** Begin Source excerpt **

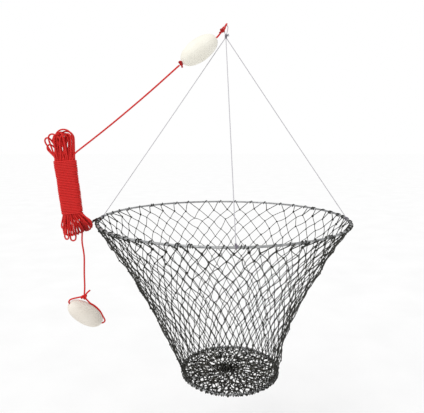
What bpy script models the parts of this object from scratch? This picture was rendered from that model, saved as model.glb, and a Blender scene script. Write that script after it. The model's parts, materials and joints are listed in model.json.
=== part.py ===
"""Folding crab trap: two steel hoops, a knotted net basket, a three-line harness and a floated haul rope.

Metres, +Z up. The origin is the top of the lifting loop, which the whole trap hangs from.
"""

import math

import bmesh
import bpy
import numpy as np
from mathutils import Matrix, Vector

# Driving dimensions
TOP_HOOP_DIAMETER = 0.762  # to the rod's centre line
BASE_HOOP_DIAMETER = 0.305
HOOP_ROD = 0.00635
NET_DEPTH = 0.500  # top hoop down to base hoop
BASE_SHIFT = 0.0235  # the base hangs a little to the right of the top hoop
NET_WAIST = 0.027  # how far the net pulls in from a straight cone
NET_SWAY = 0.010  # how far its middle hangs to the left of the line between the hoops' centres
NET_THICKNESS = 0.003
HARNESS_RISE = 0.541  # top hoop up to the middle of the apex knot
LOOP_HEIGHT = 0.033  # that middle up to the top of the lifting loop
HARNESS_CORD = 0.0025
HAUL_ROPE = 0.005
FLOAT_LENGTH = 0.120
FLOAT_DIAMETER = 0.066
FLOAT_BORE = 0.0127
HANK_THICKNESS = 0.038
GAP = 0.0003  # left between pieces that touch

# What the rest is placed from
TOP_CENTRE = Vector((-0.006, 0.0, -HARNESS_RISE - LOOP_HEIGHT))
BASE_CENTRE = TOP_CENTRE + Vector((BASE_SHIFT, 0.0, -NET_DEPTH))
APEX = Vector((0.0, 0.0, -LOOP_HEIGHT))
TAIL_EXIT = TOP_CENTRE + Vector((-0.441, 0.0, -0.047))
TOP_RADIUS = TOP_HOOP_DIAMETER / 2
BASE_RADIUS = BASE_HOOP_DIAMETER / 2
ROPE_POINT_SPACING = 3 * HAUL_ROPE
KNOT_RADIUS = 0.0058

# Round the top hoop, in degrees from +X; each is a whole number of the hoop's segments
HARNESS_ANGLES = {"left": 177.0, "right": -3.0, "front": -87.0}
HANK_TIE_ANGLE = 183.0
TOP_HOOP_SEGMENTS = 120

# The upper float hangs on the rope between the stop knot below it and the eye knot above it
FLOAT_AXIS = Vector((0.824, 0.0, 0.567)).normalized()
UPPER_FLOAT_CENTRE = TOP_CENTRE + Vector((-0.0727, 0.0, 0.5030))
STOP_KNOT = UPPER_FLOAT_CENTRE - FLOAT_AXIS * (FLOAT_LENGTH / 2 + KNOT_RADIUS + GAP)
EYE_KNOT = Vector((-0.010, 0.0, -0.0155))

# The lower float hangs from a loop of rope that runs through its bore and back over its side
LOWER_FLOAT_CENTRE = TOP_CENTRE + Vector((-0.4420, 0.0, -0.3108))
LOWER_FLOAT_AXIS = Vector((0.762, 0.200, -0.616)).normalized()
TAIL_KNOT = TOP_CENTRE + Vector((-0.443, 0.0, -0.255))

COLOURS = {  # colour, roughness, metallic
    "galvanised_steel": ((0.46, 0.47, 0.48), 0.45, 0.9),
    "net_twine": ((0.025, 0.026, 0.02), 0.8, 0.0),
    "harness_cord": ((0.72, 0.73, 0.74), 0.7, 0.0),
    "haul_rope": ((0.68, 0.02, 0.02), 0.75, 0.0),
    "float_foam": ((0.88, 0.86, 0.76), 0.7, 0.0),
    "tie_twine": ((0.12, 0.03, 0.03), 0.85, 0.0),
}


def clear_scene():
    for thing in list(bpy.data.objects):
        bpy.data.objects.remove(thing, do_unlink=True)


def new_collection(name):
    collection = bpy.data.collections.new(name)
    bpy.context.scene.collection.children.link(collection)
    return collection


def new_material(name):
    colour, roughness, metallic = COLOURS[name]
    material = bpy.data.materials.new(name)
    material.use_nodes = True
    shader = material.node_tree.nodes["Principled BSDF"]
    shader.inputs["Base Color"].default_value = (*colour, 1.0)
    shader.inputs["Roughness"].default_value = roughness
    shader.inputs["Metallic"].default_value = metallic
    return material


def new_pivot(name, location, parent=None):
    """An empty that the pieces of one moving body hang from."""
    pivot = bpy.data.objects.new(name, None)
    pivot.empty_display_size = 0.03
    pivot.location = Vector(location) - (parent["place"] if parent else Vector())
    pivot.parent = parent["object"] if parent else None
    PARTS.objects.link(pivot)
    return {"object": pivot, "place": Vector(location)}


def add_part(name, data, material, pivot, location=(0, 0, 0), rotation=None):
    """A sub-part whose data is in its own axes, put at location in the world."""
    part = bpy.data.objects.new(name, data)
    part.location = Vector(location) - pivot["place"]
    part.rotation_mode = "QUATERNION"
    if rotation:
        part.rotation_quaternion = rotation
    part.parent = pivot["object"]
    data.materials.append(material)
    PARTS.objects.link(part)
    return part


def smooth_shading(mesh, sharp_angle=40.0):
    mesh.shade_smooth()
    mesh.set_sharp_from_angle(angle=math.radians(sharp_angle))


def mesh_from(bm, name):
    mesh = bpy.data.meshes.new(name)
    bm.to_mesh(mesh)
    bm.free()
    smooth_shading(mesh)
    return mesh


def along(direction):
    """The turn that takes +Z to a direction."""
    return Vector(direction).to_track_quat("Z", "Y")


def smooth_route(points, spacing):
    """Points at an even spacing along a smooth curve through the route's own points."""
    p = np.array([tuple(point) for point in points])
    p = np.vstack([2 * p[0] - p[1], p, 2 * p[-1] - p[-2]])
    t = np.linspace(0, 1, 16, endpoint=False)[:, None]
    spans = []
    for a, b, c, d in zip(p, p[1:], p[2:], p[3:]):
        square = (2 * a - 5 * b + 4 * c - d) * t**2
        cube = (3 * b - a - 3 * c + d) * t**3
        spans.append(0.5 * (2 * b + (c - a) * t + square + cube))
    fine = np.vstack([*spans, p[-2:-1]])
    reach = np.concatenate([[0], np.cumsum(np.linalg.norm(np.diff(fine, axis=0), axis=1))])
    stations = np.linspace(0, reach[-1], max(2, round(reach[-1] / spacing) + 1))
    return np.stack([np.interp(stations, reach, fine[:, k]) for k in range(3)], axis=1)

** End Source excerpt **

> Your objective
Copy, please, exactly the lines that start at the first line of the data and end at the line containing "from mathutils import Matrix, Vector", both kept and no others.

> Final answer
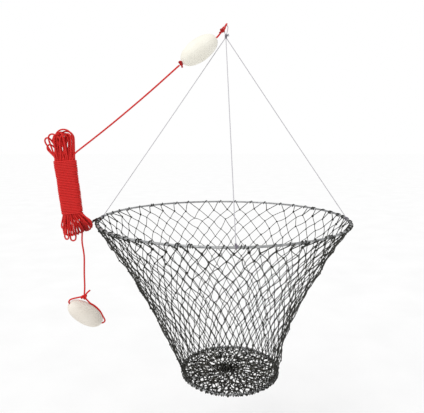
What bpy script models the parts of this object from scratch? This picture was rendered from that model, saved as model.glb, and a Blender scene script. Write that script after it. The model's parts, materials and joints are listed in model.json.
=== part.py ===
"""Folding crab trap: two steel hoops, a knotted net basket, a three-line harness and a floated haul rope.

Metres, +Z up. The origin is the top of the lifting loop, which the whole trap hangs from.
"""

import math

import bmesh
import bpy
import numpy as np
from mathutils import Matrix, Vector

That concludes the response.